Diabolus est Deus
Dios es amor, pero en la espalda guarda un látigo. Dios es permisivo y benevolente, pero también es justiciero y cruel. Es nuestro padre bondadoso. Es nuestro padre severo.
Todo cabe en su persona. Es el bien y es el mal (quizá más allá de los conceptos). Brilla en el paraíso y desborda las tinieblas con su sombra, que, como la del ciprés, es alargada.
Dios es inteligente en su unicidad, que astutamente se torna en multitud.
Dios es géminis. Tiene dos caras como la luna. Nos mira con su luz, pero se precipita con el ángel caído con su faz de negrura.
Dios necesita nuestra bondad, pero necesita también nuestro pecado, pues necesita a su vez perdonar, al igual que sonreírnos con promesas y albricias. Bataille decía que es blasfemando como el hombre se convierte en Dios. ¿Dios somos todos? ¿Dios está en nuestro interior como está el diablo? ¿O el demonio es Dios?
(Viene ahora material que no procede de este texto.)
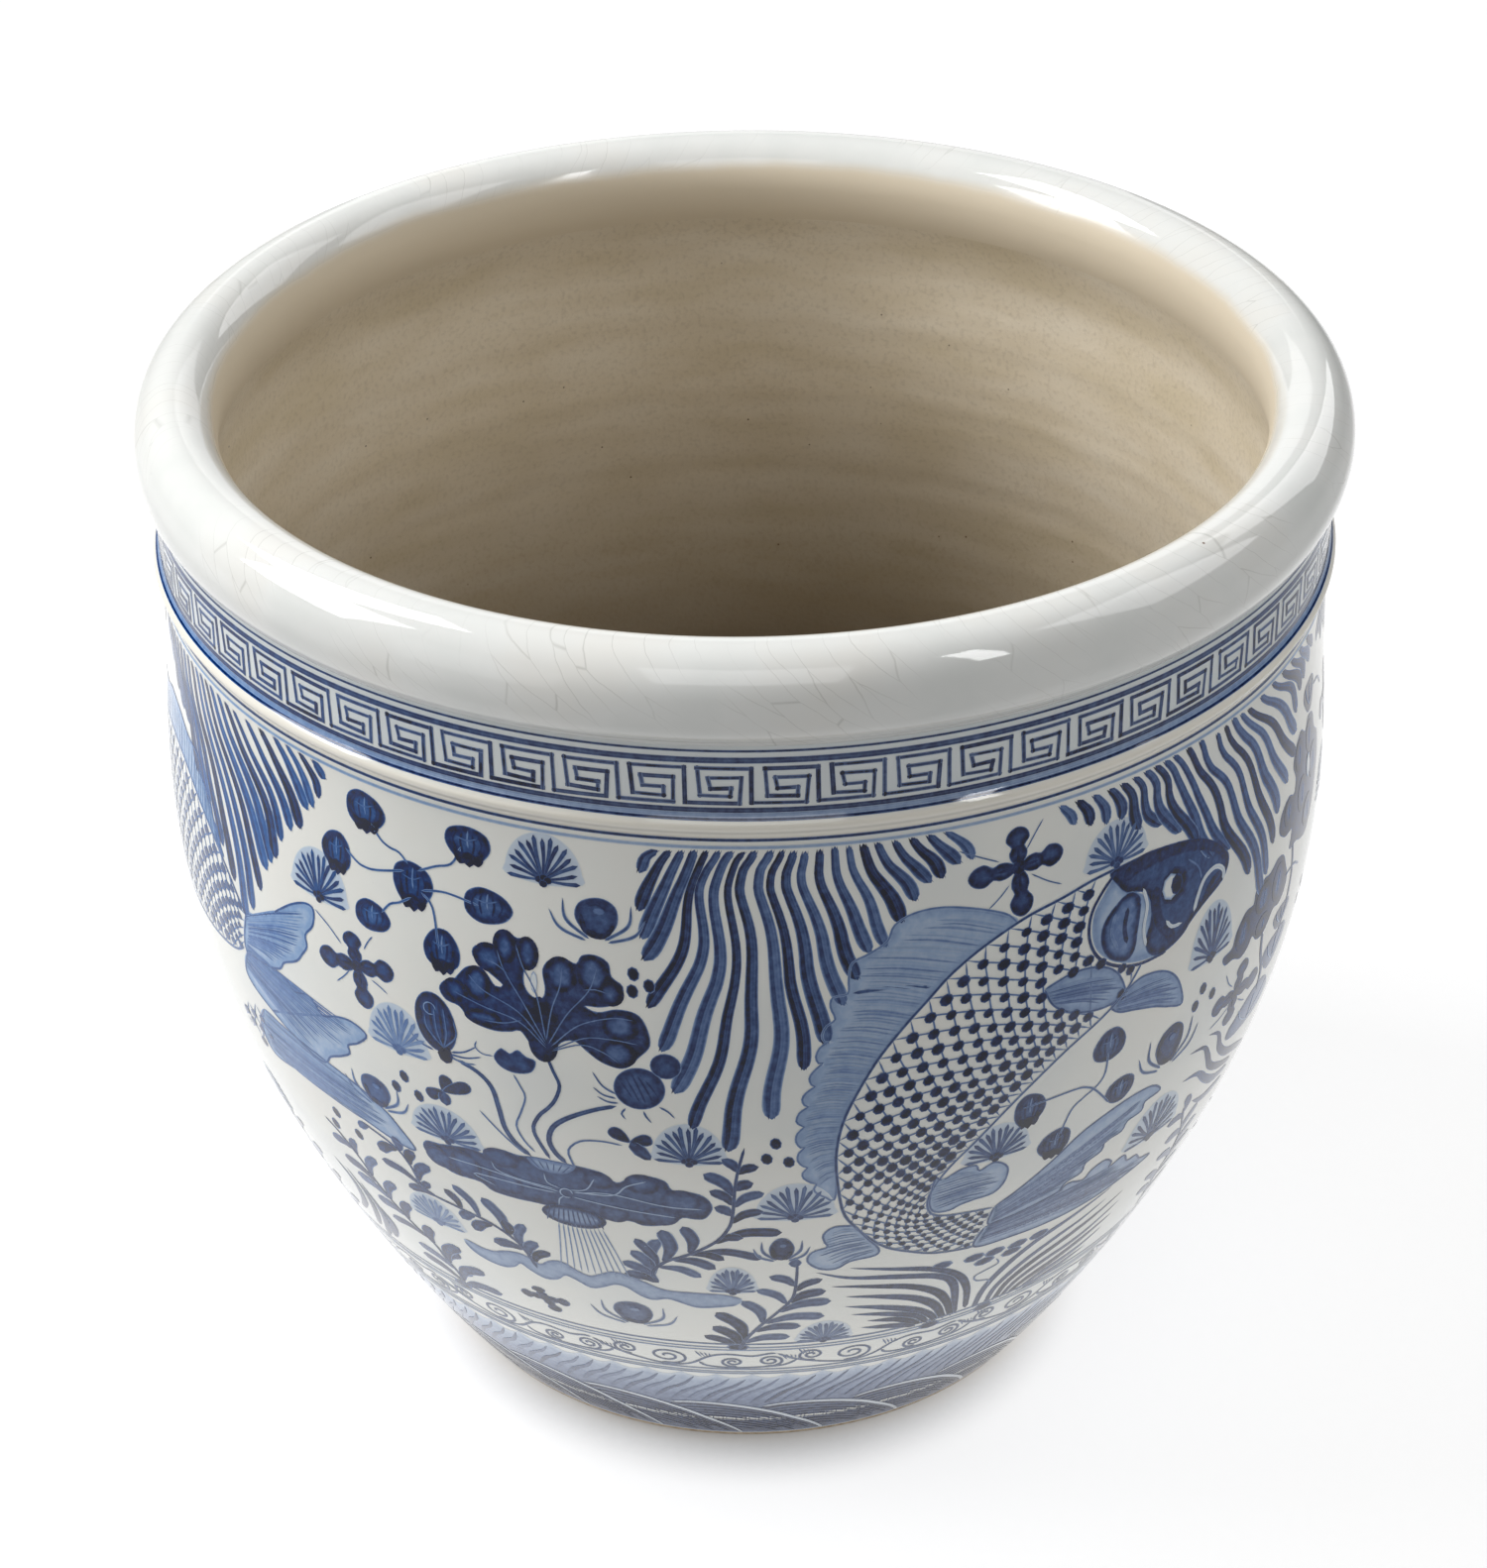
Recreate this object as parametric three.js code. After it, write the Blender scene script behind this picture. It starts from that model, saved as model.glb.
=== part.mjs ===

En Los monederos falsos, André Gide escribía: “El diablo y Dios son uno solo; se entienden. Nos empeñamos en creer que todo lo malo que hay en la Tierra viene del diablo; pero es porque, de otra forma, jamás encontraríamos en nosotros mismos la fuerza necesaria para perdonar a Dios. Se divierte con nosotros como un gato con el ratón que atormenta... Y, encima, nos exige que le estemos agradecidos”.
Y Saramago, en Caín, explica que “Lo más seguro es que Satán no sea nada más que un instrumento del señor, el encargado de llevar a cabo los trabajos sucios que dios no puede firmar con su nombre”.
Ya hablé en otro momento del infierno. Creo que apuntaba la frase de Georges Bataille entresacada del prefacio a Madame Edwarda a este respecto: “El infierno es la idea amortiguada que Dios nos da involuntariamente de sí mismo”.
O quizá no sea más que lo que pensaba Salvador Dalí: “No sabes que no existe el diablo, es dios cuando está borracho”.